Tanya (thisistanyaf) | 20 comments The plot description you give is very similar to the 2011 movie "In Time" (starring Justin Timberlake). I did a search online to see if there are any people discussing whether the movie was inspired by a book or story, and this forum discussion came up http://scifi.stackexchange.com/questi....


message 9: by [deleted user] (last edited May 31, 2016 10:11PM) (new)

Tanya wrote: "The plot description you give is very similar to the 2011 movie "In Time" (starring Justin Timberlake). I did a search online to see if there are any people discussing whether the movie was inspire..."

Similar, but that's not it. This was a novel, and the IMDb pages credits the script as being based on a story by Lee Falk (the creator of "the Phantom" and "Mandrake the Magician" comic strips), and he never wrote any novels.

Thanks for trying.


message 10: by Banjomike (new)

Banjomike | 133 comments Keeping Time by David Bear

I found this review here on Goodreads but it doesn't always display correctly so I copied it here:
"Billed as science fiction, this is really a rather ordinary hard-boiled-narrator detective story which happens to be set in 1999 (after the 1980s gas wars and the 1990s Apathy Era)but though Bear dips only slightly into sf technology he does work hard and sometimes to good effect at providing a dank depressingly detailed vision of 1999 Manhattan. Shamus Jack Hughes ex-lawyer and gloomy widower is hired to find out who stole five time-storage cassettes from a new experimental "time deposit bank" (posh clients can put away bits of their own time and draw on it later). So Hughes starts questioning the five whose tapes have been stolen a great old actor a top woman writer a magnate a senator a famous widow and then these folks start dying apparently killed by the mechanism used to trigger the time-trading plate in their brains. For those who enjoy future-nightmares Bear is always ready to slow down the sleuthing and observe the grim social scenery: rampant suicide all-synthetic food (a real apple's $20 a bite) topless fashions slum conditions on Madison and Park no more California (fell off into the sea) etc. An odd fairly stylish cross-breed of mystery and sci-fi."


message 11: by Kris (new)

Kris | 55012 comments Mod
Keeping Time by David Bear for Banjomike's suggestion.

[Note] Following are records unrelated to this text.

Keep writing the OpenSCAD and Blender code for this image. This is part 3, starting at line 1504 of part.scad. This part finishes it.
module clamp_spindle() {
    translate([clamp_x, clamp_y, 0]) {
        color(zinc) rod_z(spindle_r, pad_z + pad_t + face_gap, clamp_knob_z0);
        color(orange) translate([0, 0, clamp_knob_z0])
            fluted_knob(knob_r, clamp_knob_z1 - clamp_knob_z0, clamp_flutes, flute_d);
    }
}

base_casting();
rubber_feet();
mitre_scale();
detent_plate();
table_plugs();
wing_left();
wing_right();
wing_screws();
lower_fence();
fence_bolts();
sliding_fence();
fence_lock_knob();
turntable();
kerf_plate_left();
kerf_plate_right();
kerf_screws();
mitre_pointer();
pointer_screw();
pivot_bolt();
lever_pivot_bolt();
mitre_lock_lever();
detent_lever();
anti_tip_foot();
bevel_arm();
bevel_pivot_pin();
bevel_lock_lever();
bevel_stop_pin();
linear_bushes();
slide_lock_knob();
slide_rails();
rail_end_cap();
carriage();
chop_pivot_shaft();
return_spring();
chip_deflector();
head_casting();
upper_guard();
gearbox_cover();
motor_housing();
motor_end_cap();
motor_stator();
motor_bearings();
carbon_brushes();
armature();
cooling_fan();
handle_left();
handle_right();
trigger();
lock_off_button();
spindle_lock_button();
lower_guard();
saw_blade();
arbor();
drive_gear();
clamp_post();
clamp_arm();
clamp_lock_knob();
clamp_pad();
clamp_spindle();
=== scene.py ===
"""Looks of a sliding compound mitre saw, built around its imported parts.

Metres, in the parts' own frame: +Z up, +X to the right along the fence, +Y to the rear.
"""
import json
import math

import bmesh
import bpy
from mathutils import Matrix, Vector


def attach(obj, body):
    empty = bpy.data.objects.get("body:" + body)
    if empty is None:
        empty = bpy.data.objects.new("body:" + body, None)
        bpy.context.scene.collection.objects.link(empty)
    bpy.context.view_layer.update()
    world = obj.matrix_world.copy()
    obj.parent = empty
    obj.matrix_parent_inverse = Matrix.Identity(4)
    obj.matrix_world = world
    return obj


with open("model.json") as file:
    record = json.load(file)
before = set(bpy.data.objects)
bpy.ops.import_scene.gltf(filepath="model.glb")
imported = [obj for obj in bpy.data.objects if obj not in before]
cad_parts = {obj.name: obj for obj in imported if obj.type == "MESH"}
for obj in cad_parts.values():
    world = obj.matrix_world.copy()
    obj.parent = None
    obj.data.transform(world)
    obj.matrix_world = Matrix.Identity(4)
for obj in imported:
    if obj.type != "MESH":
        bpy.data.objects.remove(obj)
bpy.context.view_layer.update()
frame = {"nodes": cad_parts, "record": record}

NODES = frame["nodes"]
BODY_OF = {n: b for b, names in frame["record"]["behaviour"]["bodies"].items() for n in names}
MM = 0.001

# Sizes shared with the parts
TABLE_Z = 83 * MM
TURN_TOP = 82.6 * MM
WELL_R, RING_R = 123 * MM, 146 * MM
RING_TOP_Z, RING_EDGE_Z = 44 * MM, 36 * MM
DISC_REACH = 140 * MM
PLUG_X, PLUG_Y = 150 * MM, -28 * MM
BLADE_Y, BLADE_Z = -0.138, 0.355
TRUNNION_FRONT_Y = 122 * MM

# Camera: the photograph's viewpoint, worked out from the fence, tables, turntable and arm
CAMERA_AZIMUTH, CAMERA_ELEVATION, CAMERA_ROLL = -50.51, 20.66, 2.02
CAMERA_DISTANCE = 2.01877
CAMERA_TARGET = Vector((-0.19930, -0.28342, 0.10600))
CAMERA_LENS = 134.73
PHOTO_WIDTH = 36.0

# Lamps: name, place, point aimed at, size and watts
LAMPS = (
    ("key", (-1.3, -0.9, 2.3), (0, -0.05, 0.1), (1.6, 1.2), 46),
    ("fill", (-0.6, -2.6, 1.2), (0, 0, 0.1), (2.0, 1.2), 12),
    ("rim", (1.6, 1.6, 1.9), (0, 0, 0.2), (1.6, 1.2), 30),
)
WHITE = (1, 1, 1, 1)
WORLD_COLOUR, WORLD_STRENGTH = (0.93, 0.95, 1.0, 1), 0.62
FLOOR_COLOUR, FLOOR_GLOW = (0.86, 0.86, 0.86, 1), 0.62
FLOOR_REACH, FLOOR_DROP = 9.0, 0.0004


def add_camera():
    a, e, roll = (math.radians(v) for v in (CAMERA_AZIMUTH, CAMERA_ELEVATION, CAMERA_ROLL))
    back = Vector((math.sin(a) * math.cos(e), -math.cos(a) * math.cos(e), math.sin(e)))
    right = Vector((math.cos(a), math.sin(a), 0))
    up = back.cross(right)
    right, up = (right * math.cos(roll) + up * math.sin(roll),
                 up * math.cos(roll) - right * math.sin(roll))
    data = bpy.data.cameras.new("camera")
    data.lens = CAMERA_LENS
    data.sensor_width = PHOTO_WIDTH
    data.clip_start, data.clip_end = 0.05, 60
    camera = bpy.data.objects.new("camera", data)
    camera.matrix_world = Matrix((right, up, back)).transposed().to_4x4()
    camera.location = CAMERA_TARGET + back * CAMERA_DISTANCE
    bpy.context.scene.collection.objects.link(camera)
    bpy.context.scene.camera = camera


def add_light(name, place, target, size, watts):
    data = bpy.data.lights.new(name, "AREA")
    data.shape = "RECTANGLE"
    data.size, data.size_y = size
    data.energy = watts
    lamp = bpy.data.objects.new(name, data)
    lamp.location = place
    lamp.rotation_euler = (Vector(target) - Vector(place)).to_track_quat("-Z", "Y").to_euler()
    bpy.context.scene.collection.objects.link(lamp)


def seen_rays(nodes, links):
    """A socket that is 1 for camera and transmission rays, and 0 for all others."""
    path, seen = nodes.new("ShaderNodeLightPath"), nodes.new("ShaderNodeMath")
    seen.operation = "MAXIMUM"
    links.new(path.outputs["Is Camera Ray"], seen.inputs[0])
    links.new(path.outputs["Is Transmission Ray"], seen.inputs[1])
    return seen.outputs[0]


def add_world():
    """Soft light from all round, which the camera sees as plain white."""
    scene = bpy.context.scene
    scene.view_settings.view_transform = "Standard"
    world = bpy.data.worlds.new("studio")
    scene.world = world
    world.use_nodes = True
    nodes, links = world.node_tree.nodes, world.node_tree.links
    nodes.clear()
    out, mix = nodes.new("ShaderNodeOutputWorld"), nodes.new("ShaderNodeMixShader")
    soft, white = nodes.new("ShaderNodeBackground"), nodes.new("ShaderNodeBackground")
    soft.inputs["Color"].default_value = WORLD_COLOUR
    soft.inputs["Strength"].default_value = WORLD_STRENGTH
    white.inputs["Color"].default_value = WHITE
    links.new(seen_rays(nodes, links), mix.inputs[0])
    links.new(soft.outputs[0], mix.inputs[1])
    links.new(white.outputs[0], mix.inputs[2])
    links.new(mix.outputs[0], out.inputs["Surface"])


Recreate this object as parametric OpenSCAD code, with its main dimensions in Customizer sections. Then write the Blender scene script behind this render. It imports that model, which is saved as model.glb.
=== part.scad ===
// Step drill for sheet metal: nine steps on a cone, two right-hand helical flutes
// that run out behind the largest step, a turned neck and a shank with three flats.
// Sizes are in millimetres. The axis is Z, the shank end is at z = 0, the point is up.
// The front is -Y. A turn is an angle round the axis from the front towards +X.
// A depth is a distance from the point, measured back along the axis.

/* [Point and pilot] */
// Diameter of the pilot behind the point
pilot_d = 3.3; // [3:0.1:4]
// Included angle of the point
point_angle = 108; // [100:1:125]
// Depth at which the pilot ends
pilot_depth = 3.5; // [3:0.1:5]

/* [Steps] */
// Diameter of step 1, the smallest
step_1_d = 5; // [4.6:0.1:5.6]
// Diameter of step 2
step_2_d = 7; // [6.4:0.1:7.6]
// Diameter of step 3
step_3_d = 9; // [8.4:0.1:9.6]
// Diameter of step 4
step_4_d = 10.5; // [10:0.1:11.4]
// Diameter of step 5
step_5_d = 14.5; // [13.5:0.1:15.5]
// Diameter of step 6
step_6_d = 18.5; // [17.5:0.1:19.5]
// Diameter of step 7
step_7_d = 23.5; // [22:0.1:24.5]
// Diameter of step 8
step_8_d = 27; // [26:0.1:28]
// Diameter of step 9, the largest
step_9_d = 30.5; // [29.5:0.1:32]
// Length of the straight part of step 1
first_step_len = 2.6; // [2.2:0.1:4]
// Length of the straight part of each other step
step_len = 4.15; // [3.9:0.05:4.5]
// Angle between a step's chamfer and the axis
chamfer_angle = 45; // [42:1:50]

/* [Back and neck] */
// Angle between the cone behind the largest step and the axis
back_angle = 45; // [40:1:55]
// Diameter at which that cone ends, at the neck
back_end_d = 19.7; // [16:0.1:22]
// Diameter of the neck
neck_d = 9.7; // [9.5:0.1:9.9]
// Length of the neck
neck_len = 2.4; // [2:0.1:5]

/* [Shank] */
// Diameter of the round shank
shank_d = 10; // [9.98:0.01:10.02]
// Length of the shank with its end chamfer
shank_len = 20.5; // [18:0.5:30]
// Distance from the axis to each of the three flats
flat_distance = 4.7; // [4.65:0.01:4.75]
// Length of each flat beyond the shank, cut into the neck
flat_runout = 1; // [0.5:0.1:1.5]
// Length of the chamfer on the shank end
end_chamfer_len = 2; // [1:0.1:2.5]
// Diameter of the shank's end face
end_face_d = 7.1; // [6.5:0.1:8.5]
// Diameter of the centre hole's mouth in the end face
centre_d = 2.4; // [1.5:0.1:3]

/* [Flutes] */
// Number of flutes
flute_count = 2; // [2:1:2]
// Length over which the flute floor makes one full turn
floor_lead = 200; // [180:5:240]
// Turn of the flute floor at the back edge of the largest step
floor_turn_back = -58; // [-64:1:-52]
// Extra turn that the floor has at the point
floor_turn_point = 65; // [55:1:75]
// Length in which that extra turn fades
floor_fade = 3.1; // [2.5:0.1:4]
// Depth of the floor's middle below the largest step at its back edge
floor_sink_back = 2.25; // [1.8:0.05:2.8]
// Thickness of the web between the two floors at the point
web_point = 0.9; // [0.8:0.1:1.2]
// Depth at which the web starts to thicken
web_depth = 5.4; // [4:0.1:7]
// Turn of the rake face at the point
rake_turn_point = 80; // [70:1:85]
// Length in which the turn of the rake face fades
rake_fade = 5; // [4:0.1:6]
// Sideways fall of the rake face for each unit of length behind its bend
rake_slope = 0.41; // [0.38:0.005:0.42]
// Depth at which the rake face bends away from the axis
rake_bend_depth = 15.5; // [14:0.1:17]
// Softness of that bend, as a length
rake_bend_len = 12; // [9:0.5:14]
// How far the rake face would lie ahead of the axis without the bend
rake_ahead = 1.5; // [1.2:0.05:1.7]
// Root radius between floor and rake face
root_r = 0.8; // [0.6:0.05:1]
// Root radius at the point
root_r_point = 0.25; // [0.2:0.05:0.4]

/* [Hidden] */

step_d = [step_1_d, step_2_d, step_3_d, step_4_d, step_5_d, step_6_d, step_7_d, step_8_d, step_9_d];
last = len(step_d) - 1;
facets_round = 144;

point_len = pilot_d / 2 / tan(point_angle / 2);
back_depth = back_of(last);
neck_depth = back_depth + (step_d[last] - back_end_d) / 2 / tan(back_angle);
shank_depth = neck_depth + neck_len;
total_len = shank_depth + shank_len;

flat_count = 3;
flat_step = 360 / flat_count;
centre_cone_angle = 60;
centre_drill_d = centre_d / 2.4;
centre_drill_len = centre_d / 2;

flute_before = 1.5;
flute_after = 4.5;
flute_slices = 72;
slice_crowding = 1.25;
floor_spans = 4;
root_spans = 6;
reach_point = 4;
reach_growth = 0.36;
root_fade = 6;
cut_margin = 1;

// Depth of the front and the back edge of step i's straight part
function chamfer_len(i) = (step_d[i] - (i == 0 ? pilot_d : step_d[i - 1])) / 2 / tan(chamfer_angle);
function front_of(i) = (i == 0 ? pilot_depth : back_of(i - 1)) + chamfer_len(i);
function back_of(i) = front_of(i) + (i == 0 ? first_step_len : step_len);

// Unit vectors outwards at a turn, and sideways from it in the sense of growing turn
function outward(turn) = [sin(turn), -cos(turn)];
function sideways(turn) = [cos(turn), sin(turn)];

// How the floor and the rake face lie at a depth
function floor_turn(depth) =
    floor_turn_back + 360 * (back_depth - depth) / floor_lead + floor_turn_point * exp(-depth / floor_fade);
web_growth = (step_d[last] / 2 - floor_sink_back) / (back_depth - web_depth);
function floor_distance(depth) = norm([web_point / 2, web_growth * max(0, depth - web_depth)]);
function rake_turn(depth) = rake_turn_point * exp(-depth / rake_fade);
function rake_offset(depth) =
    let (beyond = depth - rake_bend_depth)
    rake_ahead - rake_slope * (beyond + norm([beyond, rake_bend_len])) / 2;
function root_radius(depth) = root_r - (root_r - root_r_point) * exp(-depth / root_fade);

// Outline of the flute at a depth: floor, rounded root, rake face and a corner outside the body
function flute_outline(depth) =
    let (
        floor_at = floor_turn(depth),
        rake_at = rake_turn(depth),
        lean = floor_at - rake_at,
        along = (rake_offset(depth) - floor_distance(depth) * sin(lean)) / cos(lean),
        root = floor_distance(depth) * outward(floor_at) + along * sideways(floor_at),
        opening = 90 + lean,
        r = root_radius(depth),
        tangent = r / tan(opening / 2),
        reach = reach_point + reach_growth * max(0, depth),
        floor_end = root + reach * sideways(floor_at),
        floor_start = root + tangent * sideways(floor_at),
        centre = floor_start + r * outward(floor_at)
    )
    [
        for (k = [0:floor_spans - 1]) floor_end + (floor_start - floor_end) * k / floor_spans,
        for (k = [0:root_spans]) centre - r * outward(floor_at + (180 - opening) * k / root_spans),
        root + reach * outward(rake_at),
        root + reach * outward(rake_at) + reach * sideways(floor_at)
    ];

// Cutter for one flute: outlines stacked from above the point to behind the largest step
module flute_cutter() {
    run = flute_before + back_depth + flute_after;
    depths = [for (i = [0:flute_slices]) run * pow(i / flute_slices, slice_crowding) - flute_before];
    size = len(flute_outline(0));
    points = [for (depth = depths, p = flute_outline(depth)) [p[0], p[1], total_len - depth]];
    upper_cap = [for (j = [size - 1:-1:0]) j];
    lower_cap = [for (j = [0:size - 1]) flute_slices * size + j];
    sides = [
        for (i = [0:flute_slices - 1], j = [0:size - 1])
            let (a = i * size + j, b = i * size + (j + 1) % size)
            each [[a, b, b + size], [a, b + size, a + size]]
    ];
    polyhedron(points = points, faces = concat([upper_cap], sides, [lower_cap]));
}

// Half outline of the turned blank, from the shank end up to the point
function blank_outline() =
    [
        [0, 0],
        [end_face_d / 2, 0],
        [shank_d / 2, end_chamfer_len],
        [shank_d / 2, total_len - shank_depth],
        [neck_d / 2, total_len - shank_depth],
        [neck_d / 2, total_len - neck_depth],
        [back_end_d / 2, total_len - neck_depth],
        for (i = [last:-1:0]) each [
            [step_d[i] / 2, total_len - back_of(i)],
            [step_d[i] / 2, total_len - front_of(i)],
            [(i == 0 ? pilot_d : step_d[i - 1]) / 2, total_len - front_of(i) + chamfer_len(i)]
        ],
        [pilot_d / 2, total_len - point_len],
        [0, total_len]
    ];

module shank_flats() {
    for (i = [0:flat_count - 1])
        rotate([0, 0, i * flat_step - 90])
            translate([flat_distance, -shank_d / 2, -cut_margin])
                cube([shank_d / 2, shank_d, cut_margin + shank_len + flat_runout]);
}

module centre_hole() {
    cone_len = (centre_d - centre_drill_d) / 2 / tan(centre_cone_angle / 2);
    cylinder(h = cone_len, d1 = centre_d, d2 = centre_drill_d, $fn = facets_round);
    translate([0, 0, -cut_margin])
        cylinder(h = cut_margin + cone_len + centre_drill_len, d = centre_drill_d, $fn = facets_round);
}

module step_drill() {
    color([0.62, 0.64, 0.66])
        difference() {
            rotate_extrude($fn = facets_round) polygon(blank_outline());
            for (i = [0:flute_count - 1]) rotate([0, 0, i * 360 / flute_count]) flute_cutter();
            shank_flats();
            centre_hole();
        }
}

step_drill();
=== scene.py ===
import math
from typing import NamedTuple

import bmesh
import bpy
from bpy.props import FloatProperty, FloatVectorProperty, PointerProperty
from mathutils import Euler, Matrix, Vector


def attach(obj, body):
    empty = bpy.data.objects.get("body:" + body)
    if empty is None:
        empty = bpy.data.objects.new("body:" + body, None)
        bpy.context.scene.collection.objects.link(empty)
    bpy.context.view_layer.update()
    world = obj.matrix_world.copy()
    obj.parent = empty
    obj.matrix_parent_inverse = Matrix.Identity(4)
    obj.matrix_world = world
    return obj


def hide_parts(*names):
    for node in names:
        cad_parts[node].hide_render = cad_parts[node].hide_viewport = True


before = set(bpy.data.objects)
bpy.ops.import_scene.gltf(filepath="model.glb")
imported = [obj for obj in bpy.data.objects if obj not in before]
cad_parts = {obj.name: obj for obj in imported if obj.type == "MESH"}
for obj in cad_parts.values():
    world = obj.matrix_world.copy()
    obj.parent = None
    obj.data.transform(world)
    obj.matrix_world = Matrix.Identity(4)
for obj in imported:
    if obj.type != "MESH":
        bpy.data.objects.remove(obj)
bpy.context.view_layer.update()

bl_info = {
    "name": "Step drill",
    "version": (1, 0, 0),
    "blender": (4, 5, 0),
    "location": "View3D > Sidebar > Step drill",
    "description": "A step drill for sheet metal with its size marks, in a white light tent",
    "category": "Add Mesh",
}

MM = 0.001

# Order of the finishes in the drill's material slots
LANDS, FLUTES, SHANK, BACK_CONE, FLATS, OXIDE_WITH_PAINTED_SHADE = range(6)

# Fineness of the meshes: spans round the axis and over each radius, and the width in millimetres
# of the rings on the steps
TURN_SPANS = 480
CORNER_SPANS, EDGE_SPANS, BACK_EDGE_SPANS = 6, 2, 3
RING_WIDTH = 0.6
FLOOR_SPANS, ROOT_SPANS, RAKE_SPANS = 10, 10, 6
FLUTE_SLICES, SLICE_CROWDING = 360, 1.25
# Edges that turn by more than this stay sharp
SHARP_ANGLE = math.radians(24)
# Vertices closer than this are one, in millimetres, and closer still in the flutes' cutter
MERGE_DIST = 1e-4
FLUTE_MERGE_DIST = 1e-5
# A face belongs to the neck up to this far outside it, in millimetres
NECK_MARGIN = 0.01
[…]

message 12: by [deleted user] (new)

Banjomike wrote: "Keeping Time by David Bear

I found this review here on Goodreads but it doesn't always display correctly so I copied it here:
"Billed as science fiction, this is really a rather ordinary hard-boil..."


That's it! Thanks to you and Kris, now I know what to look for.

I thank you, what little remains of my sanity thanks you, and I hope I can return the favor someday.